_Given task_. Repeat, exactly and completely, the entries shown underneath.

_Data provided_.
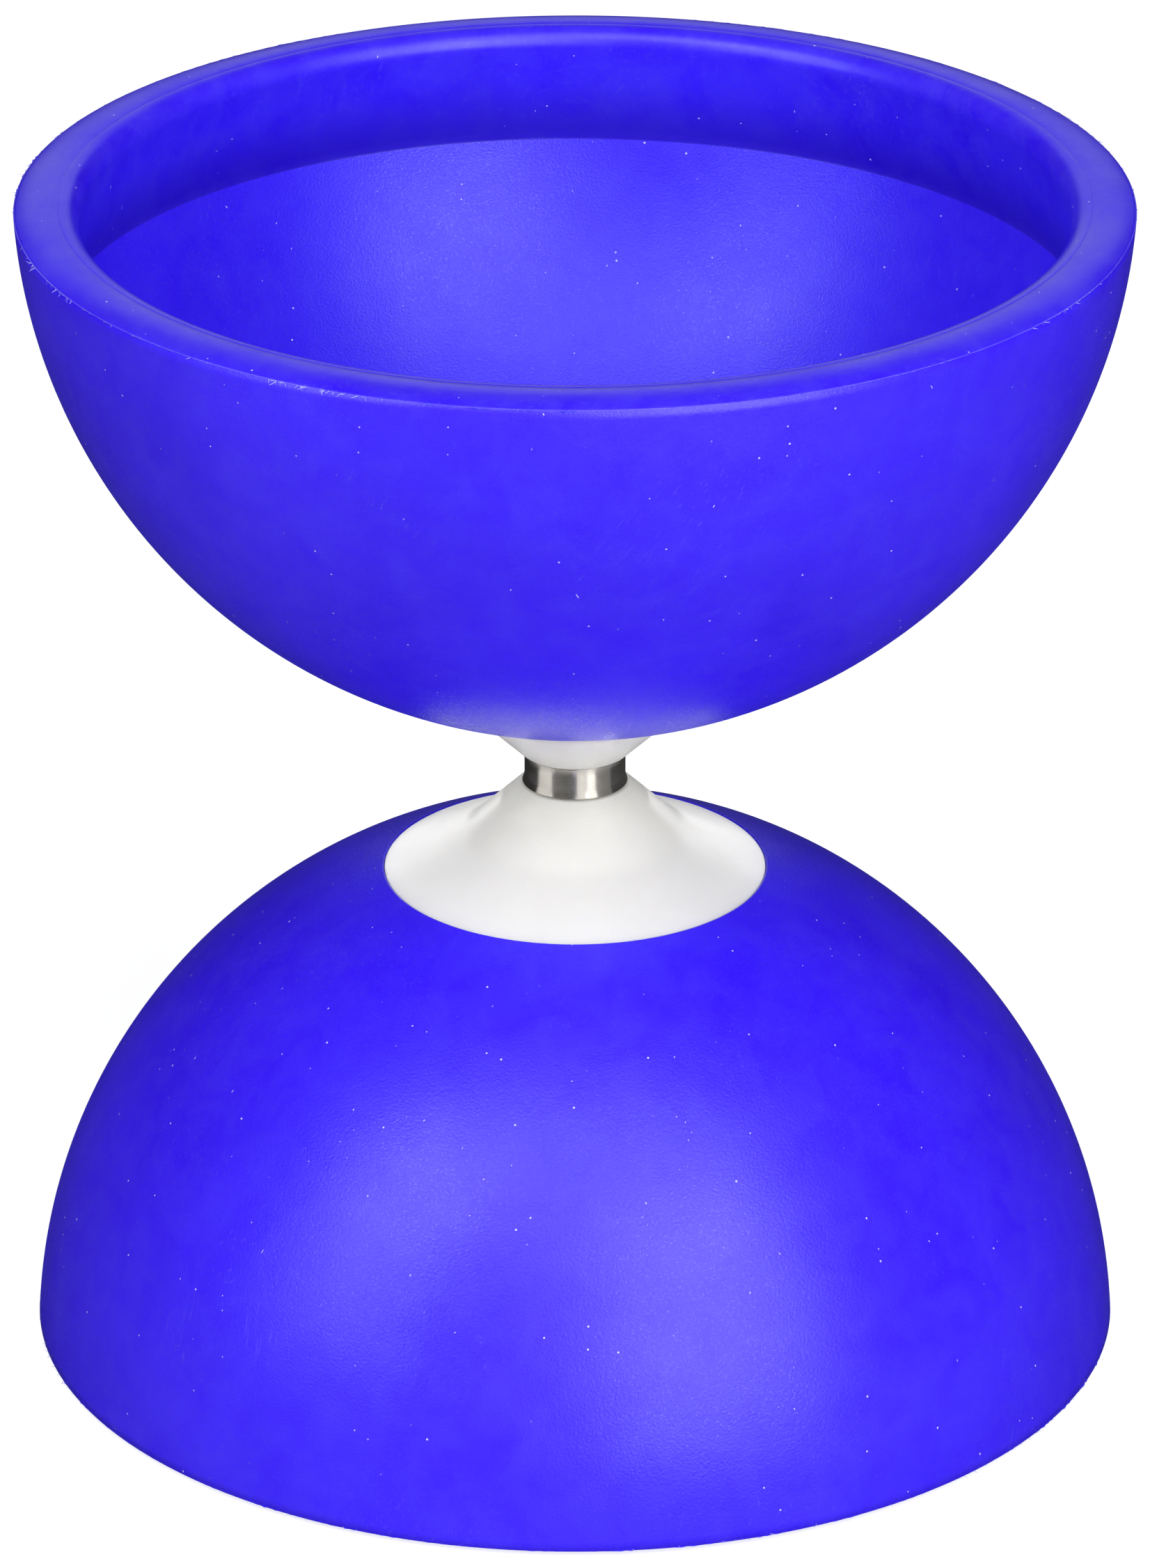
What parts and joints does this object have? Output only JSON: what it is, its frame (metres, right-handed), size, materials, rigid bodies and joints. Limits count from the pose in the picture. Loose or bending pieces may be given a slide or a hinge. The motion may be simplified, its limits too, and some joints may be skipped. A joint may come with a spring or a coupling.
{
  "type": "diabolo",
  "caption": "Cup diabolo: two flexible bowls clamped back to back on a fixed steel axle, with cone hubs that guide the string.",
  "frame": {"origin": "middle of the axle's neck, which is the middle of the whole toy", "axes": "+Z along the spin axis towards the upper bowl's mouth; X and Y are square to it and interchangeable"},
  "size_m": [0.13, 0.13, 0.1434],
  "materials": {
    "cup_rubber": "satin moulded",
    "hub_plastic": "satin moulded",
    "turned_steel": "turned",
    "plated_steel": "zinc plated",
    "spring_steel": "zinc plated",
    "screw_steel": "plain"
  },
  "bodies": {
    "spool": {"axle": "turned_steel", "upper_cup": "cup_rubber", "upper_hub_cone": "hub_plastic", "upper_clamp_flange": "hub_plastic", "lower_cup": "cup_rubber", "lower_hub_cone": "hub_plastic", "lower_clamp_flange": "hub_plastic"},
    "upper_washers": {"upper_flat_washer": "plated_steel", "upper_lock_washer": "spring_steel"},
    "upper_clamp_screw": {"upper_screw": "screw_steel"},
    "lower_washers": {"lower_flat_washer": "plated_steel", "lower_lock_washer": "spring_steel"},
    "lower_clamp_screw": {"lower_screw": "screw_steel"}
  },
  "joints": [
    {"name": "upper_screw_travel", "type": "slide", "parent": "spool", "child": "upper_washers", "axis": [0, 0, 1], "range_m": [0, 0.012]},
    {"name": "upper_screw_turn", "type": "hinge", "parent": "upper_washers", "child": "upper_clamp_screw", "pos_m": [0, 0, 0.02372], "axis": [0, 0, 1], "range_deg": [0, 4320]},
    {"name": "lower_screw_travel", "type": "slide", "parent": "spool", "child": "lower_washers", "axis": [0, 0, -1], "range_m": [0, 0.012]},
    {"name": "lower_screw_turn", "type": "hinge", "parent": "lower_washers", "child": "lower_clamp_screw", "pos_m": [0, 0, -0.02372], "axis": [0, 0, -1], "range_deg": [0, 4320]}
  ],
  "couplings": [
    {"joint": "upper_screw_turn", "follows": "upper_screw_travel", "rad_per_m": 6283.2},
    {"joint": "lower_screw_turn", "follows": "lower_screw_travel", "rad_per_m": 6283.2}
  ]
}
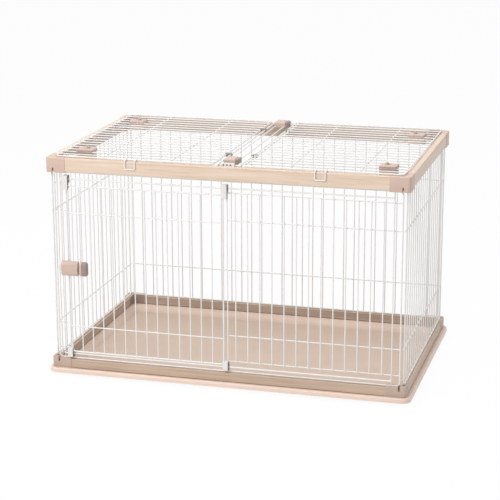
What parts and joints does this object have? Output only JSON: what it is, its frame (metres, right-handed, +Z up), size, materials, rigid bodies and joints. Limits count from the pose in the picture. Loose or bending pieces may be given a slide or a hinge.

_Answer to the task_.
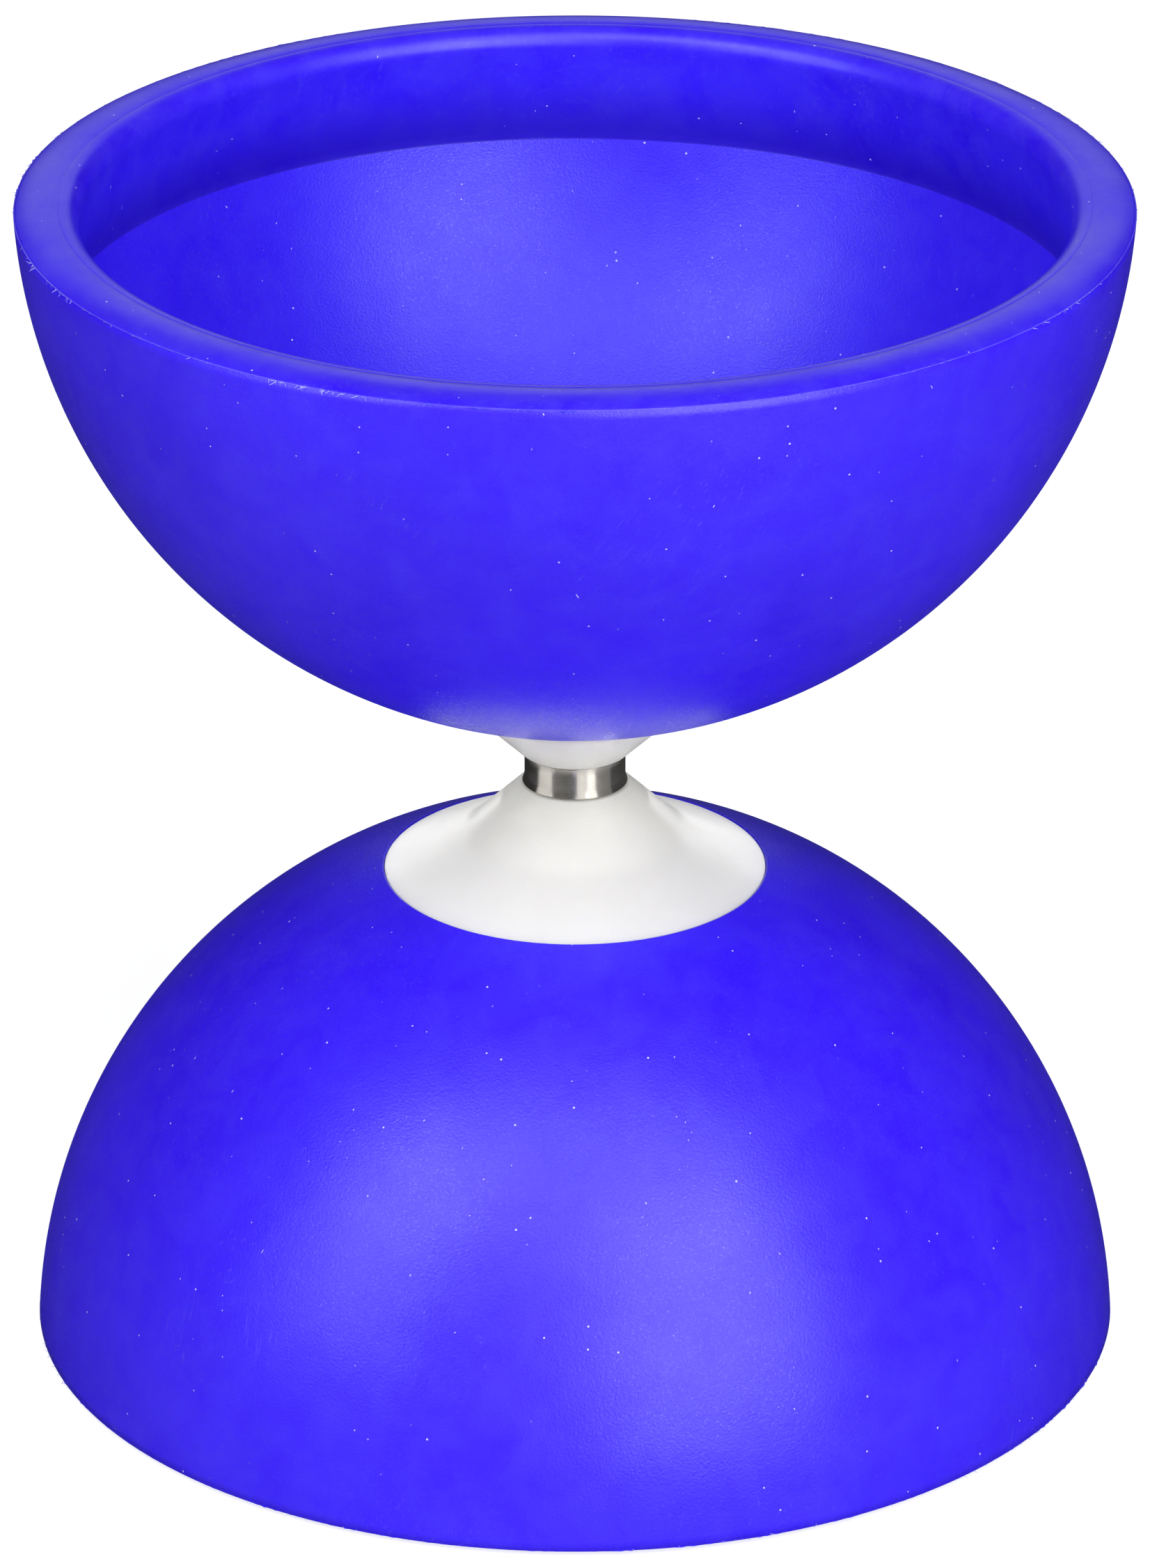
What parts and joints does this object have? Output only JSON: what it is, its frame (metres, right-handed), size, materials, rigid bodies and joints. Limits count from the pose in the picture. Loose or bending pieces may be given a slide or a hinge. The motion may be simplified, its limits too, and some joints may be skipped. A joint may come with a spring or a coupling.
{
  "type": "diabolo",
  "caption": "Cup diabolo: two flexible bowls clamped back to back on a fixed steel axle, with cone hubs that guide the string.",
  "frame": {"origin": "middle of the axle's neck, which is the middle of the whole toy", "axes": "+Z along the spin axis towards the upper bowl's mouth; X and Y are square to it and interchangeable"},
  "size_m": [0.13, 0.13, 0.1434],
  "materials": {
    "cup_rubber": "satin moulded",
    "hub_plastic": "satin moulded",
    "turned_steel": "turned",
    "plated_steel": "zinc plated",
    "spring_steel": "zinc plated",
    "screw_steel": "plain"
  },
  "bodies": {
    "spool": {"axle": "turned_steel", "upper_cup": "cup_rubber", "upper_hub_cone": "hub_plastic", "upper_clamp_flange": "hub_plastic", "lower_cup": "cup_rubber", "lower_hub_cone": "hub_plastic", "lower_clamp_flange": "hub_plastic"},
    "upper_washers": {"upper_flat_washer": "plated_steel", "upper_lock_washer": "spring_steel"},
    "upper_clamp_screw": {"upper_screw": "screw_steel"},
    "lower_washers": {"lower_flat_washer": "plated_steel", "lower_lock_washer": "spring_steel"},
    "lower_clamp_screw": {"lower_screw": "screw_steel"}
  },
  "joints": [
    {"name": "upper_screw_travel", "type": "slide", "parent": "spool", "child": "upper_washers", "axis": [0, 0, 1], "range_m": [0, 0.012]},
    {"name": "upper_screw_turn", "type": "hinge", "parent": "upper_washers", "child": "upper_clamp_screw", "pos_m": [0, 0, 0.02372], "axis": [0, 0, 1], "range_deg": [0, 4320]},
    {"name": "lower_screw_travel", "type": "slide", "parent": "spool", "child": "lower_washers", "axis": [0, 0, -1], "range_m": [0, 0.012]},
    {"name": "lower_screw_turn", "type": "hinge", "parent": "lower_washers", "child": "lower_clamp_screw", "pos_m": [0, 0, -0.02372], "axis": [0, 0, -1], "range_deg": [0, 4320]}
  ],
  "couplings": [
    {"joint": "upper_screw_turn", "follows": "upper_screw_travel", "rad_per_m": 6283.2},
    {"joint": "lower_screw_turn", "follows": "lower_screw_travel", "rad_per_m": 6283.2}
  ]
}
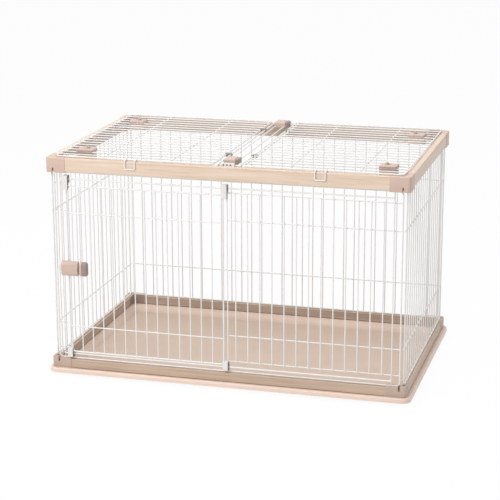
What parts and joints does this object have? Output only JSON: what it is, its frame (metres, right-handed, +Z up), size, materials, rigid bodies and joints. Limits count from the pose in the picture. Loose or bending pieces may be given a slide or a hinge.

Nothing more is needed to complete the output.